Krapp, ou, La dernière bande (English: The Last Tape, German: Krapp, oder Das letzte Band) is a chamber opera in one act by Marcel Mihalovici with a libretto by Samuel Beckett. The libretto is based on Beckett's 1958 play Krapp's Last Tape, and large portions of the play's script were lifted for use in the libretto. Like the play, the opera is a monologue with the only character being that of Krapp. The opera was commissioned jointly by the Radiodiffusion-Télévision Française and the Bielefeld Opera, Germany. From the very beginning the opera's libretto has existed in three different languages: English (from the original play), French (for the French premiere) and German (for the German premiere). It premiered using the French-language version on RTF radio on 15 May 1961 and had its stage debut in Paris on 3 July 1961 at the Théâtre des Nations. The original stage production was performed by visiting artists from the Städtische Bühnen, notably American baritone William Dooley singing the title role. The work was next performed at the Städtische Bühnen in February 1962 with Dooley singing the role in German.

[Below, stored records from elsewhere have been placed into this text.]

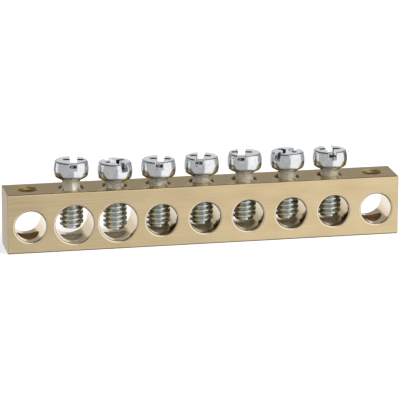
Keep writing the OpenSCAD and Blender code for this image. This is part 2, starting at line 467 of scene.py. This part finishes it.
def head_grid(shift):
    """The head's side and top as lines that run from front to back over the head. The plain head, a profile
    turned round the axis, is drawn in a little along the slot's edges and then lowered to the recess, which
    lies this far to the right of the axis. Each quad gets the number of its material."""
    radius, height, normal_r, normal_z = (v[:, None] for v in head_profile())
    column = head_columns()[None]
    drop = slot_rounding(column, height)
    spread = ramp(np.abs(column) - STRAIGHT_HALF, HEAD_TOP_R - STRAIGHT_HALF)
    r = radius - drop * normal_r
    z = height - drop * normal_z
    x = (column + shift) * (1 - spread) + r * column / HEAD_TOP_R * spread
    x = np.where(spread >= 1, np.sign(column) * r, x)
    y = -np.sqrt(np.clip(r ** 2 - x ** 2, 0, None))

    top_y = top_rows(-y[-1])
    top_x = np.broadcast_to(x[-1], top_y.shape)
    crown = np.clip(1 - (top_x ** 2 + top_y ** 2) / HEAD_TOP_R ** 2, 0, 1)
    top_z = z[-1] + HEAD_CROWN * crown

    full_x = np.concatenate([x, top_x, x[::-1]])
    full_y = np.concatenate([y, top_y, -y[::-1]])
    plain_z = np.concatenate([z, top_z, z[::-1]])
    full_z = np.minimum(plain_z, recess_floor(full_x - shift, full_y))

    # A point is in the recess where it lies this far below the plain head, and in the cross of the recess
    # where it lies this far below the slot's floor, or beside the slot
    least_depth = 0.02
    in_recess = quads_with(plain_z - full_z > least_depth)
    in_cross = quads_with((full_z < SLOT_FLOOR - least_depth) & (plain_z > SLOT_FLOOR))
    in_cross |= in_recess & ~quads_with(np.abs(full_x - shift) < SLOT_HALF - least_depth / 2)
    row = np.arange(len(full_z) - 1)[:, None]
    on_top = (row >= len(z) - 1) & (row < len(z) + len(top_z))
    # The cross of the recess takes the near-black zinc that is painted shade
    numbers = np.select([in_cross, in_recess, on_top], [CROSS, SLOT, TOP], SIDE)
    return surface(full_x, full_y, full_z), numbers


def lower_grid(ring, neck_length):
    """Everything below the head's side, as a profile turned round the axis through the side's own lowest
    ring: the seat's rounded edge, a parabola, then the seat's cone, the neck, the threaded shank and its
    point. Each quad gets the number of its material."""
    angle = np.unwrap(np.arctan2(ring[:, 1], ring[:, 0]))
    side_z = SEAT_HEIGHT + SEAT_ROUND
    cone_r = ROOT_R + (HEAD_EDGE_R - ROOT_R) * SEAT_SHARE
    cone_z = SEAT_HEIGHT * SEAT_SHARE
    t = np.linspace(0, 1, SEAT_STEPS + 1)
    edge_r = bent(side_r(side_z), HEAD_EDGE_R, cone_r, t)
    edge_z = bent(side_z, SEAT_HEIGHT, cone_z, t)
    neck = [(ROOT_R + out, z) for out, z in NECK_BEND] + [(ROOT_R, -neck_length)]
    above = np.concatenate([np.stack([edge_r, edge_z], axis=1), neck])
    tip_z = -SHANK_LENGTH
    thread_end = tip_z + POINT_LENGTH
    radius, z = thread(angle, thread_end, -neck_length, THREAD_PITCH, ROOT_R, THREAD_R - ROOT_R)
    below = np.array([(ROOT_R, thread_end), (ROOT_R, tip_z + POINT_EDGE), (ROOT_R - POINT_EDGE, tip_z),
                      (ROOT_R / 2, tip_z), (0, tip_z)])
    ones = np.ones_like(angle)
    radius = np.concatenate([above[:, :1] * ones, radius[::-1], below[:, :1] * ones])
    z = np.concatenate([above[:, 1:] * ones, z[::-1], below[:, 1:] * ones])
    row = np.arange(len(z) - 1)[:, None]
    numbers = np.select([row < len(edge_z), row < len(above)], [SIDE, NECK], SHANK)
    return surface(radius * np.cos(angle), radius * np.sin(angle), z), numbers


def make_screw(i, materials):
    """Clamping screw i, turned as it was left and lifted to its node's place."""
    node = f"terminal_screw_{i}"
    low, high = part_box(node)
    neck_z = high.z / MM - HEAD_HEIGHT - HEAD_CROWN
    head, head_materials = head_grid(RECESS_SHIFT[i - 1])
    ring = closed(np.concatenate([head[0], head[-1][::-1]]))
    patches = [(head, head_materials), lower_grid(ring, neck_z - HEIGHT + NECK_SINK)]
    turn = math.radians(SLOT_TURN[i - 1])
    c, s = math.cos(turn), math.sin(turn)
    turned = np.array([[c, s, 0], [-s, c, 0], [0, 0, 1]])
    place = np.array([(low.x + high.x) / 2 / MM, 0, neck_z])
    placed = [(grid @ turned + place, number) for grid, number in patches]
    piece = build(f"clamping_screw_{i}", placed, materials, SCREW_CREASE)
    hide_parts(node)
    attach(piece, f"screw_{i}")


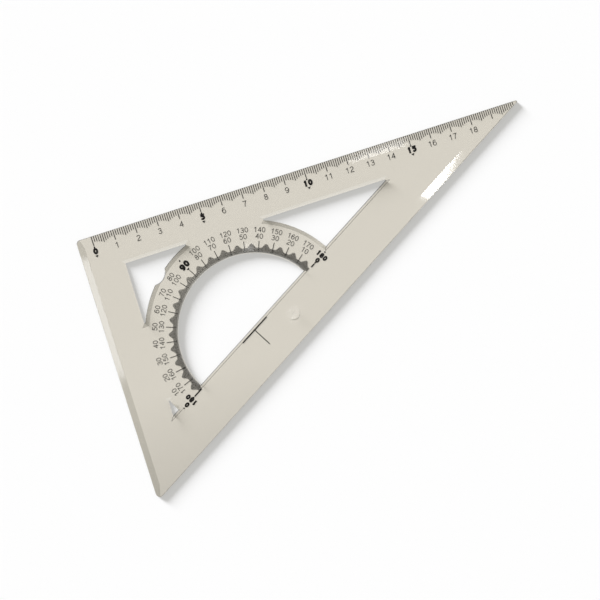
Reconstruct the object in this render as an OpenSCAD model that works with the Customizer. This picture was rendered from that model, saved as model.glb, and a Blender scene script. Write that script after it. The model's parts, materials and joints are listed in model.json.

Krapp, ou, La dernière bande received its United Kingdom premiere on 7 May 1999 with the BBC Symphony Orchestra conducted by Diego Masson with the baritone David Barrell in the title role. The performance was at the BBC Studios at Maida Vale in London, where it was recorded for a future radio broadcast on 10 September on BBC Radio 3 as part of a wide-ranging festival of Beckett's work in London. In 2003 the work was performed at the National Theatre in Prague with the National Theater Opera Orchestra and baritone Ivan Kusnjer as Krapp.

==Composing the opera==
Mihalovici had asked Beckett if he would write a new libretto for him. Beckett agreed but, not unsurprisingly, found he was unable to write to order. Instead, he persuaded Mihalovici to write music for an existing work and the composer "chose La Dernière Bande because of the new musical possibilities involved in a character who must sing as both a young and an old man, and whose voice on tape must be accompanied by a live orchestra."

It took some fourteen months for the Krapp: ou La dernière bande, a score of almost 260 pages, to be completed. From that point, according to James Knowlson, "Beckett and his German translator Elmar Tophoven … [literally] sat at the piano, one on either side of the composer, adapting the text to the music or modifying the score … Beckett sometimes changed his original English text to provide extra 'notes' or different rhythms: so, [for example,] 'incomparable bosom' became 'a bosom beyond compare'."

"Mihalovici's music is atonal, sparse and highly descriptive, relying heavily on a huge percussion battery to paint a pungent landscape for Beckett's moods and words. Beats on wooden blocks suggest a human heartbeat, a swirling celesta the dizziness of inebriation, muted trumpets a nauseating anxiety. Inner torture and pain are revealed through the orchestra as Krapp intones Sprechgesang in the present; a lyrical vocal line caresses the pre-recorded monologues of his younger self. The melody for the section of tape which Krapp rewinds and re-listens to numerous times (his happiest moment, curled up with his lover in a gently rocking boat) is ingeniously captured as an idée fixe by Mihalovici."